Stored data:
## START
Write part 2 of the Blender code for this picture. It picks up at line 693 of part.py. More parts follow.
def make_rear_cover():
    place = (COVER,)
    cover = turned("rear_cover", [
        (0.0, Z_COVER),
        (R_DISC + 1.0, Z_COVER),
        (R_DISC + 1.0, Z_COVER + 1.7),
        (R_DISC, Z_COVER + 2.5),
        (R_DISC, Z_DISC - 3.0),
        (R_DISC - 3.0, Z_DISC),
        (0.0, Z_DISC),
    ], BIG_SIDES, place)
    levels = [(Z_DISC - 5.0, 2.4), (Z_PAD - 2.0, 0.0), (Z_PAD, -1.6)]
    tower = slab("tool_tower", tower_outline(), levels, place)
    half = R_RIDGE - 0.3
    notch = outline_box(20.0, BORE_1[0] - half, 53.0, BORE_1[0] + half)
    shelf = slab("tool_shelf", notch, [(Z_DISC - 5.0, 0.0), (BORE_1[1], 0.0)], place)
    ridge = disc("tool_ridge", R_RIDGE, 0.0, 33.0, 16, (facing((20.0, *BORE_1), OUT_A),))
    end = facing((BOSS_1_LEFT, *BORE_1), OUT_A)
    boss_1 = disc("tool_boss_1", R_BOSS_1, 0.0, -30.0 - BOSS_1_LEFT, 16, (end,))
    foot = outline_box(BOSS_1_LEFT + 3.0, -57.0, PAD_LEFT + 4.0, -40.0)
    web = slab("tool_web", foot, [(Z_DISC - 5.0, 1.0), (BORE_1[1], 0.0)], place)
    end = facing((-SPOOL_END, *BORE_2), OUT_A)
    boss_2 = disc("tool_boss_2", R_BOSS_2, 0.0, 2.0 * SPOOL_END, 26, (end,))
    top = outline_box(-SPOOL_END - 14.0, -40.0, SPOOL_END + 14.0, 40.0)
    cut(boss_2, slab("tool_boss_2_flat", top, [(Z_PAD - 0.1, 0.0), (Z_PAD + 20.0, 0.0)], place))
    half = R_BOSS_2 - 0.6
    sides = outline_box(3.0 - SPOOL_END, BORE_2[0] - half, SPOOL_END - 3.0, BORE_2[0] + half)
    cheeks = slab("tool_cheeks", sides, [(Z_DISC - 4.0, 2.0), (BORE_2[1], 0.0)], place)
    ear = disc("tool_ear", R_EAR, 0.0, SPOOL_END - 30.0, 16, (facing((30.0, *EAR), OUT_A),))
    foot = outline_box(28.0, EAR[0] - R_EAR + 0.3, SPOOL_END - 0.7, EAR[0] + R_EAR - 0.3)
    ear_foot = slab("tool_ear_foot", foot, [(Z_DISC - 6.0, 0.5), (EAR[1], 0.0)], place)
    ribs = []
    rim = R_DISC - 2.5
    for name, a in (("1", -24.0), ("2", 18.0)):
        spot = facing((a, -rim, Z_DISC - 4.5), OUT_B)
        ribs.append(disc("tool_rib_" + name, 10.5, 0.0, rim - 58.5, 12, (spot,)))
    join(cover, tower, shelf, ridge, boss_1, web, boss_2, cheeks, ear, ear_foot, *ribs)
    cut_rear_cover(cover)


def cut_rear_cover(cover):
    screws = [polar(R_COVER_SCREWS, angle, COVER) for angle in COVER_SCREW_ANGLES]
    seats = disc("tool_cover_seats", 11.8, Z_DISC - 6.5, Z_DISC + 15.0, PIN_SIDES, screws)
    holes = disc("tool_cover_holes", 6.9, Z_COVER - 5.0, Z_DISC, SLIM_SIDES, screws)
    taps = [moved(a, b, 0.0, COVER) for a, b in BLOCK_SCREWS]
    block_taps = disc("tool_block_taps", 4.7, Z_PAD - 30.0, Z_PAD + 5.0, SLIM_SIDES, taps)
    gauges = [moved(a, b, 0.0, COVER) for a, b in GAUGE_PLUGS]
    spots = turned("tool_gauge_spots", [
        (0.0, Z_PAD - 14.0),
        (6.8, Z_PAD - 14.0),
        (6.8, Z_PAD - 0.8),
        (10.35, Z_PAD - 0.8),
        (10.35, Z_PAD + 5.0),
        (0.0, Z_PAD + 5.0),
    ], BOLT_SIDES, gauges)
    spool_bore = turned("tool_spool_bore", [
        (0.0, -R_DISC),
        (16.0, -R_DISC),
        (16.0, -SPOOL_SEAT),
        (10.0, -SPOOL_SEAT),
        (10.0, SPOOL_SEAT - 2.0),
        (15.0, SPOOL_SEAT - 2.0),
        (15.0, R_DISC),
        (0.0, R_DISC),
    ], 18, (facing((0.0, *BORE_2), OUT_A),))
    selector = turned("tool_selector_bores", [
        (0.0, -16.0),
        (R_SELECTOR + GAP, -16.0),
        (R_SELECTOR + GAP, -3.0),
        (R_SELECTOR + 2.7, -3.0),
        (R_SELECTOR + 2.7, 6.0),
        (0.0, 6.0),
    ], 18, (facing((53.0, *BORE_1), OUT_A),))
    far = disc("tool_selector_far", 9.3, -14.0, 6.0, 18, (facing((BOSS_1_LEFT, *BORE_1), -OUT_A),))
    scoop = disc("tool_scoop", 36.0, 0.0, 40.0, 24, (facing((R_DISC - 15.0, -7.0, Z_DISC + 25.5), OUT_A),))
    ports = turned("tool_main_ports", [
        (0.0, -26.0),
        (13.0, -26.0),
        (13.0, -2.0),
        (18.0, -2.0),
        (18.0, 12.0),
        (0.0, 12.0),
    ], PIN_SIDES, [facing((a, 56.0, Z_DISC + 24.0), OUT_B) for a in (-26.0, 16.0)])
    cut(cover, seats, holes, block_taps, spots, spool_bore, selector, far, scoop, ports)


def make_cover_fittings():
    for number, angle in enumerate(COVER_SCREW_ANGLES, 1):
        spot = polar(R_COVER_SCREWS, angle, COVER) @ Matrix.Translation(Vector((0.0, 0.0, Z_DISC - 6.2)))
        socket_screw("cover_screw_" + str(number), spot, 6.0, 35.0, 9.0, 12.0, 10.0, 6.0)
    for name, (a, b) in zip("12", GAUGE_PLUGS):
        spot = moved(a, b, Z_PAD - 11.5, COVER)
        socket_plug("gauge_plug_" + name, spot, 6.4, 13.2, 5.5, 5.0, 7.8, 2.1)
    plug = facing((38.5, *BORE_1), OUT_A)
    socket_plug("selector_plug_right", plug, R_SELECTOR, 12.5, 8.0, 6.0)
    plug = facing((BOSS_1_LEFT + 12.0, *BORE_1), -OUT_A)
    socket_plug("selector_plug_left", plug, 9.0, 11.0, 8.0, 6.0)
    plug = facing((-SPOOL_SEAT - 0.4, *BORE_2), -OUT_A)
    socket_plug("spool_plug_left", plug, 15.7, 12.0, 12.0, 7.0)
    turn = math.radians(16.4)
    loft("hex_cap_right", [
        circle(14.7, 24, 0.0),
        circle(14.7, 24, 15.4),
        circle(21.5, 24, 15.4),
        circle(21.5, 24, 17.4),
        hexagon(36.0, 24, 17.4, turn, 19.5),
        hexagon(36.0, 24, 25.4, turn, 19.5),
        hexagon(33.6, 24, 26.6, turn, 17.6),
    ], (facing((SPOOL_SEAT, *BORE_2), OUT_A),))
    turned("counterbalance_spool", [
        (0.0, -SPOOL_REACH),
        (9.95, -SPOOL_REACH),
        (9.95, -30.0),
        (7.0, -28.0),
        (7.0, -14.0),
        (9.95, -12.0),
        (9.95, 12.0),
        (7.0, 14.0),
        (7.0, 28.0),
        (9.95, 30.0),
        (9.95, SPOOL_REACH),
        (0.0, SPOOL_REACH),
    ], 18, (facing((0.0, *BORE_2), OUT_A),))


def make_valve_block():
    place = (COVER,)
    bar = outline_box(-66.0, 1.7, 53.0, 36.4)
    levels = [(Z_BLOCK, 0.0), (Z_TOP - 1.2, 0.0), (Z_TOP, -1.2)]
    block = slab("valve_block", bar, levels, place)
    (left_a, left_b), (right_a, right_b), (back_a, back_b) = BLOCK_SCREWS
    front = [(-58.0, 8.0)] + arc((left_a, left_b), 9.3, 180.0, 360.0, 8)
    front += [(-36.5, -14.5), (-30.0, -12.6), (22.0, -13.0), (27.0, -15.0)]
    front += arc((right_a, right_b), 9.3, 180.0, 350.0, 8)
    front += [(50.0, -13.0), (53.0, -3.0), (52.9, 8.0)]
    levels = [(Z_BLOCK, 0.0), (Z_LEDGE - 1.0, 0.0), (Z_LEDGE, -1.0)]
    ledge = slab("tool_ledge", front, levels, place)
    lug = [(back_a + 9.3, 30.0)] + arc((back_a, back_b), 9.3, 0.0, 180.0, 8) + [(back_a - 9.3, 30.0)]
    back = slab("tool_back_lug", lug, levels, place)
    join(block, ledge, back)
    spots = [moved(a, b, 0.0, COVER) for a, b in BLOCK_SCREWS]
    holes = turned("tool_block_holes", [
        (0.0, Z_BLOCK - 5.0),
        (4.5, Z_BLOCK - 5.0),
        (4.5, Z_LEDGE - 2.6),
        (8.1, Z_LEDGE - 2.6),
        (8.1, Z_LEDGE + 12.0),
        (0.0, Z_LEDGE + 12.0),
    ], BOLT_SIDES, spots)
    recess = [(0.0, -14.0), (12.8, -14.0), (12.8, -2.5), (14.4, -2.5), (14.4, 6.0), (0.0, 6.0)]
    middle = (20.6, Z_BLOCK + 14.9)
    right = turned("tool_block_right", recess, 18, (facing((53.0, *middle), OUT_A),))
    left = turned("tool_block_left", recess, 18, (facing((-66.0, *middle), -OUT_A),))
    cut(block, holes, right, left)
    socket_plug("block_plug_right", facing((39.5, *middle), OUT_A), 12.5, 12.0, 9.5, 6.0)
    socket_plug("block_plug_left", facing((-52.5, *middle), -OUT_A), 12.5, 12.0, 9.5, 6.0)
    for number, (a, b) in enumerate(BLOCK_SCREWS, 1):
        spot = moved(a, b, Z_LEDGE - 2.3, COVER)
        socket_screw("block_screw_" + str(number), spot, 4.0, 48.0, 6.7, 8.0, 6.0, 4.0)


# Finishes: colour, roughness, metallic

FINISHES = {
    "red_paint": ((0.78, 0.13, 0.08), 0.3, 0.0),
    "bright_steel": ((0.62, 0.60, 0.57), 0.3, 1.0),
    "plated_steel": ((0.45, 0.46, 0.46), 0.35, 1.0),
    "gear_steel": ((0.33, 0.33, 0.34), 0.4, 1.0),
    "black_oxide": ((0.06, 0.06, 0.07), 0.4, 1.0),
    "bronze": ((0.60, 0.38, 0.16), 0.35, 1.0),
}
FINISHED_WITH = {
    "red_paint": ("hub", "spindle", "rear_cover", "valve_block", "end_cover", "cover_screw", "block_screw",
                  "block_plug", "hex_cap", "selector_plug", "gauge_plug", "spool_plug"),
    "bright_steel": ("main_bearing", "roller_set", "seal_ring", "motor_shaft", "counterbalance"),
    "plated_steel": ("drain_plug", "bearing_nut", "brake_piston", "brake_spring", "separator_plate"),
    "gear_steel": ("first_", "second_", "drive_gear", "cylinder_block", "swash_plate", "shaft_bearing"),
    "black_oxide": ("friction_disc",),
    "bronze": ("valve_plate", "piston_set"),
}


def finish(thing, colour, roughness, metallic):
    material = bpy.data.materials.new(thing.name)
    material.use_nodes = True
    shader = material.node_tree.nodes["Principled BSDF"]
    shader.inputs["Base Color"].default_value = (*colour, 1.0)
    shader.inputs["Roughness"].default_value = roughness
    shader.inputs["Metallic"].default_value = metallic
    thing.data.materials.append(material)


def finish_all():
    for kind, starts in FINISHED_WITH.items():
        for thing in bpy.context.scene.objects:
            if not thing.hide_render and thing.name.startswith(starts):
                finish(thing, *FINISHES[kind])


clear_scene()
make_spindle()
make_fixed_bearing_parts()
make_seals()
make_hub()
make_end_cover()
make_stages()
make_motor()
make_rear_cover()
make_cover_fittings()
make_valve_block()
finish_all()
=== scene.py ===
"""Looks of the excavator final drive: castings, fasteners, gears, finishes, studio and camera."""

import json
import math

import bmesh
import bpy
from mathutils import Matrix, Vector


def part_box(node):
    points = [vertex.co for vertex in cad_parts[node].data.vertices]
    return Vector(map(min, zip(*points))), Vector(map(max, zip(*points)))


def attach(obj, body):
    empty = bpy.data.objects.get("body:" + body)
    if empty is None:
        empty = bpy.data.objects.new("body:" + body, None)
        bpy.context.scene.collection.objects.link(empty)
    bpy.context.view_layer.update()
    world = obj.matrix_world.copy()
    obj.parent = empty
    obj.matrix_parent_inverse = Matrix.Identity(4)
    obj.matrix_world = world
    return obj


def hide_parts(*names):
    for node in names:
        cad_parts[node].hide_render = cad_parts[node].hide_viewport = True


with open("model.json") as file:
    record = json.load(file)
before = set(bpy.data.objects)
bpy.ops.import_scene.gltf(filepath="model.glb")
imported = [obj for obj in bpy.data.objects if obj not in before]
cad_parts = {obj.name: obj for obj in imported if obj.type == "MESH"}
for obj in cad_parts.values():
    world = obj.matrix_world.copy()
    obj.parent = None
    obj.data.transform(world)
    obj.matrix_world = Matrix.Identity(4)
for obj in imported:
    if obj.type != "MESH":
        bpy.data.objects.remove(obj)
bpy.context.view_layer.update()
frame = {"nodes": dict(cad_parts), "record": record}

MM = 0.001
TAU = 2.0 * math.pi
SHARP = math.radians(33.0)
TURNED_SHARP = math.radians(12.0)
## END
Given exercise: Write out exactly the lines from the one with "clear_scene()" through the one with "record = json.load(file)", including both, and no others.

Solution:
clear_scene()
make_spindle()
make_fixed_bearing_parts()
make_seals()
make_hub()
make_end_cover()
make_stages()
make_motor()
make_rear_cover()
make_cover_fittings()
make_valve_block()
finish_all()
=== scene.py ===
"""Looks of the excavator final drive: castings, fasteners, gears, finishes, studio and camera."""

import json
import math

import bmesh
import bpy
from mathutils import Matrix, Vector


def part_box(node):
    points = [vertex.co for vertex in cad_parts[node].data.vertices]
    return Vector(map(min, zip(*points))), Vector(map(max, zip(*points)))


def attach(obj, body):
    empty = bpy.data.objects.get("body:" + body)
    if empty is None:
        empty = bpy.data.objects.new("body:" + body, None)
        bpy.context.scene.collection.objects.link(empty)
    bpy.context.view_layer.update()
    world = obj.matrix_world.copy()
    obj.parent = empty
    obj.matrix_parent_inverse = Matrix.Identity(4)
    obj.matrix_world = world
    return obj


def hide_parts(*names):
    for node in names:
        cad_parts[node].hide_render = cad_parts[node].hide_viewport = True


with open("model.json") as file:
    record = json.load(file)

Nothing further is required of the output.